An especially good destruction sequence compensates for the misfortune of suffering a direct hit. The instructions are a little confusing at first but stay with it. It costs £5.50 for the ZX-81 version.

There are outstanding graphics in Trader, too, many of them animated, and the story line is original and entertaining. You are an inter-galactic trader trying to make a profit on your wares while escaping a variety of pitfalls on your journey from moon to moon.

You will need to do some quick thinking and it helps to have pen and paper handy to keep tabs on your stocks. We made a killing on Synthomunch, a yukky kind of staple food popular in the Meridien area, but cannot guarantee it will work for you.

Escape from the Pyramid of Mars

The game is in three parts, so that it is in effect a 48K saga, with plenty to keep you absorbed to the end.
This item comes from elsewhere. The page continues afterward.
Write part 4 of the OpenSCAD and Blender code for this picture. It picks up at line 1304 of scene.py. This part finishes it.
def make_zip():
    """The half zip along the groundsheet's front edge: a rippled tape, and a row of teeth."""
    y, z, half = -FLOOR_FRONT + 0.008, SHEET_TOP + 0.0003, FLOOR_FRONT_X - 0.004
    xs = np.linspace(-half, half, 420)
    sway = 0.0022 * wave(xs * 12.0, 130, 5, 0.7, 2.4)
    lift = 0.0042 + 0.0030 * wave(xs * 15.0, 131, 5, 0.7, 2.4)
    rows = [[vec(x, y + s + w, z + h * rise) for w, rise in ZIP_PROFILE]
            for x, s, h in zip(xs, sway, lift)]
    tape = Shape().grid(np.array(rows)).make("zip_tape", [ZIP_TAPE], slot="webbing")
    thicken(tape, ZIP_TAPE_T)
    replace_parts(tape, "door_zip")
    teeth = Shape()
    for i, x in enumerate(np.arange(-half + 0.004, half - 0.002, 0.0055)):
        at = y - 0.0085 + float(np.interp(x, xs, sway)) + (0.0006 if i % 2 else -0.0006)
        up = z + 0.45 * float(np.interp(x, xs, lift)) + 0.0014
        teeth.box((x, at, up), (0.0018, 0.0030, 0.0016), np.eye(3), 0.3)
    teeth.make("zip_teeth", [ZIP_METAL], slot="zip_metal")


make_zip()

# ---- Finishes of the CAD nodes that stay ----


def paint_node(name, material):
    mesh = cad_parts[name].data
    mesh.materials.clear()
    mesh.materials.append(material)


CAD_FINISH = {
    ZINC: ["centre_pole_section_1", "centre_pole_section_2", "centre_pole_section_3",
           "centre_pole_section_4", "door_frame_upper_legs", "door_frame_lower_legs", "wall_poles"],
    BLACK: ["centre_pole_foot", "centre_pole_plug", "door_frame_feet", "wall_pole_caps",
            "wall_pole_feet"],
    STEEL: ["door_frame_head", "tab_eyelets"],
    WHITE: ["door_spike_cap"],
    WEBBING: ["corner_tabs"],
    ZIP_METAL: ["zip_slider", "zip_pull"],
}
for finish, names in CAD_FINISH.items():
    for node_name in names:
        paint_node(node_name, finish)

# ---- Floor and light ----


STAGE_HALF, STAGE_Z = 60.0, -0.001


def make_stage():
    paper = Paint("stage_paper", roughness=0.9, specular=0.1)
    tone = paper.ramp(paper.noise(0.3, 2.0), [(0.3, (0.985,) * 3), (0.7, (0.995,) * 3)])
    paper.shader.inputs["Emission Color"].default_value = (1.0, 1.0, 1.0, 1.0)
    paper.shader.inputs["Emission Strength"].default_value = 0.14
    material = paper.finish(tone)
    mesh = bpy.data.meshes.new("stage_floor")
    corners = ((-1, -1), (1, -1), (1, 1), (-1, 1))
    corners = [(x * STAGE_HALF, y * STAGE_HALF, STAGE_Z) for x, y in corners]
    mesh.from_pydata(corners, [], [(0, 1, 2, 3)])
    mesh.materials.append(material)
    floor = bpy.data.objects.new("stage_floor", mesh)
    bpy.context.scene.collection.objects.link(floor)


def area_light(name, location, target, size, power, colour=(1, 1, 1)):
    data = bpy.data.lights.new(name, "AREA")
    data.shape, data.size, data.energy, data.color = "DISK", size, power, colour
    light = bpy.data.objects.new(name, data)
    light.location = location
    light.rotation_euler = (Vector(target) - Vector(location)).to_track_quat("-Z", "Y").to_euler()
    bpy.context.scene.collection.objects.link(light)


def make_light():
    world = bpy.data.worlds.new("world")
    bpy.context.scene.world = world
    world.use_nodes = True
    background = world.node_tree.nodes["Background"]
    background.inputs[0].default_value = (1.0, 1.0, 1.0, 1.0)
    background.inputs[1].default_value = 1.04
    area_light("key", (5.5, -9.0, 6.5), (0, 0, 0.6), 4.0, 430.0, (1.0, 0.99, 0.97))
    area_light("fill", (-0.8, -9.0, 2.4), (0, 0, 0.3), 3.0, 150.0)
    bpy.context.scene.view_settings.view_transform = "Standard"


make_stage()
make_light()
The complete thing costs £10.50. Both games are available from Pixel Productions, London SW14.

Adventurous Synacroop

SYNACROOP Software has produced a cassette of four games, all in 16K. Two are short and simple. There is a two-player gambling game, Up against the wall, and a straightforward shoot-out with alien spacecraft called Revenge of the flying saucers.

Each side also features a more sophisticated adventure, one of which is called Escape from the Pyramid of Mars. There the aim is to collect four keys from the depths of the pyramid without being annihilated by a mysterious flashing defence mechanism. The graphics are lively and because the hazard is a random one, the suspense builds-up, especially when safety is in sight.
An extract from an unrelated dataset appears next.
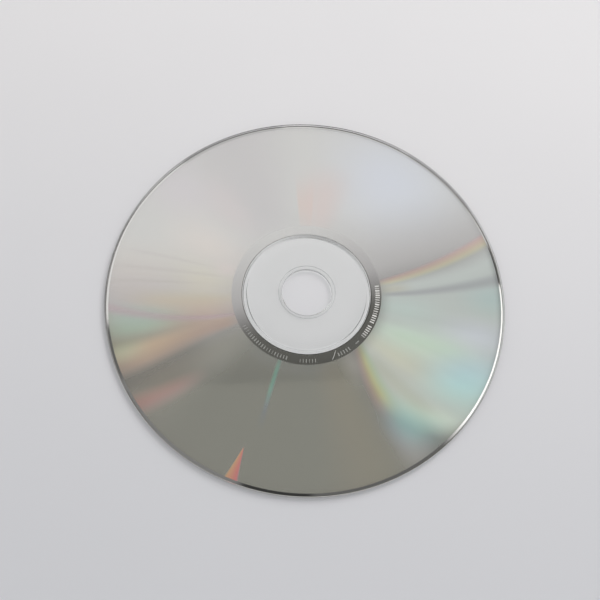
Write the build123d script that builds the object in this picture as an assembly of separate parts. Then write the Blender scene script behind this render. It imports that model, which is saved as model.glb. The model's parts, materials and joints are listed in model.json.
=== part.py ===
from build123d import *
import os

# A compact disc, 120 mm across, lying flat with its read side up.
# Millimetres, +Z up. The origin is on the disc's axis, in the plane of the label side.

# Moulded blank: round at the read side's edge, a small chamfer at the label side's
disc_diameter = 120.0
disc_thickness = 1.2
rim_round = 0.25
rim_chamfer = 0.15

# Centre hole, and the sunk step round it on the read side
hole_diameter = 15.0
hole_chamfer = 0.1
step_width = 0.95
step_depth = 0.15
step_slope = 0.08

# Metal film: its inner edge, and the clear rim left outside it
metal_inner_diameter = 38.8
clear_rim_width = 1.0
metal_thickness = 0.05

# Stacking ring, a low round ridge on the read side, just inside the metal
ring_gap = 0.2
ring_width = 1.2
ring_height = 0.2

# Groove that the mould's holder leaves on the label side, under the ridge
groove_gap = 0.5
groove_width = 0.6
groove_depth = 0.15
groove_draft = 0.06

# Radii and heights that follow from the sizes above
disc_radius = disc_diameter / 2
hole_radius = hole_diameter / 2
step_radius = hole_radius + step_width
step_floor = disc_thickness - step_depth
metal_inner_radius = metal_inner_diameter / 2
metal_outer_radius = disc_radius - clear_rim_width
ring_outer_radius = metal_inner_radius - ring_gap
ring_inner_radius = ring_outer_radius - ring_width
ring_crest = disc_thickness + ring_height
groove_outer_radius = metal_inner_radius - groove_gap
groove_inner_radius = groove_outer_radius - groove_width

# How far the middle of a quarter round lies inside its corner, as a share of its radius
quarter_point = 1 - 0.5 ** 0.5


def hole_and_step_lines():
    """The hole's wall, its two chamfers and the sunk step, from the label side up."""
    Polyline(
        (hole_radius + hole_chamfer, 0),
        (hole_radius, hole_chamfer),
        (hole_radius, step_floor - hole_chamfer),
        (hole_radius + hole_chamfer, step_floor),
        (step_radius, step_floor),
        (step_radius + step_slope, disc_thickness),
        (ring_inner_radius, disc_thickness),
    )


def stacking_ring_line():
    """The round back of the ridge on the read side."""
    ThreePointArc(
        (ring_inner_radius, disc_thickness),
        ((ring_inner_radius + ring_outer_radius) / 2, ring_crest),
        (ring_outer_radius, disc_thickness),
    )


def rim_lines():
    """The read side out to the edge, the round corner, the edge and its chamfer."""
    start_of_round = (disc_radius - rim_round, disc_thickness)
    end_of_round = (disc_radius, disc_thickness - rim_round)
    inset = rim_round * quarter_point
    Line((ring_outer_radius, disc_thickness), start_of_round)
    ThreePointArc(start_of_round, (disc_radius - inset, disc_thickness - inset), end_of_round)
    Polyline(
        end_of_round,
        (disc_radius, rim_chamfer),
        (disc_radius - rim_chamfer, 0),
    )


def label_side_lines():
    """The shallow seat of the metal and the holder's groove, from the rim inwards."""
    Polyline(
        (disc_radius - rim_chamfer, 0),
        (metal_outer_radius, 0),
        (metal_outer_radius, metal_thickness),
        (metal_inner_radius, metal_thickness),
        (metal_inner_radius, 0),
        (groove_outer_radius, 0),
        (groove_outer_radius - groove_draft, groove_depth),
        (groove_inner_radius + groove_draft, groove_depth),
        (groove_inner_radius, 0),
        (hole_radius + hole_chamfer, 0),
    )


def clear_disc():
    """The moulded polycarbonate disc, turned from one closed half section."""
    with BuildPart() as disc:
        with BuildSketch(Plane.XZ):
            with BuildLine():
                hole_and_step_lines()
                stacking_ring_line()
                rim_lines()
                label_side_lines()
            make_face()
        revolve(axis=Axis.Z)
    return disc.part


def metal_layer():
    """The aluminium film with its coat, flush with the label side in its seat."""
    with BuildPart() as metal:
        with BuildSketch():
            Circle(metal_outer_radius)
            Circle(metal_inner_radius, mode=Mode.SUBTRACT)
        extrude(amount=metal_thickness)
    return metal.part


pieces = {
    "clear_disc": clear_disc(),
    "metal_layer": metal_layer(),
}

os.makedirs("parts", exist_ok=True)
for name, piece in pieces.items():
    export_step(piece, f"parts/{name}.step")
    print(name, round(piece.volume, 2), "mm3")
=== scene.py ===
import json
import math

import bpy
from mathutils import Matrix, Vector


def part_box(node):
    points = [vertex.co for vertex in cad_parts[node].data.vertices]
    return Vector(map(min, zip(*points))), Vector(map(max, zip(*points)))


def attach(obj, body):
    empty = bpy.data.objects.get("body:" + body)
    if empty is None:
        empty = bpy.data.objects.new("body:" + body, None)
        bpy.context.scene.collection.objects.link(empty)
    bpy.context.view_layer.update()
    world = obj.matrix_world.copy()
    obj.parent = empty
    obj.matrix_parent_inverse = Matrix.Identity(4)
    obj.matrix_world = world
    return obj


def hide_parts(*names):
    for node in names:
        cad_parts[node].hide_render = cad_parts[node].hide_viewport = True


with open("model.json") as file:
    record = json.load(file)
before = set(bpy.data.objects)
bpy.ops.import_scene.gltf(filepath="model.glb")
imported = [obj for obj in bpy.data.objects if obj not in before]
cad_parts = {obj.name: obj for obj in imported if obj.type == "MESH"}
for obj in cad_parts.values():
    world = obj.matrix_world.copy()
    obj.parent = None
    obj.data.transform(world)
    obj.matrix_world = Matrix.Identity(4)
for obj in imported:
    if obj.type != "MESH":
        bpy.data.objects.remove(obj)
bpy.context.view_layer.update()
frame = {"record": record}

# Sizes in metres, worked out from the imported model
mm = 0.001
disc_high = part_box("clear_disc")[1]
film_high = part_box("metal_layer")[1]
disc_radius = disc_high.x
film_outer_radius = film_high.x
crest_height = disc_high.z
seat_height = film_high.z
mounts = {mount["name"]: mount for mount in frame["record"]["mounts"]}
hole_radius = mounts["centre_hole"]["dims"]["r_mm"] * mm
read_side_height = mounts["clamp_face"]["pos_m"][2]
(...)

Escaping before the oxygen runs out is problematic but not impossible.

The other adventure is Curse of the Aztec tomb, based mainly on graphics, depicting fiendish dangers such as falling boulders and bridges which close as you are about to jump on to them. You will need nimble fingers on the control keys and perhaps a practice game or two to earn a high score. The cassette costs £4.95 and is available from Synacroop Software, West Midlands.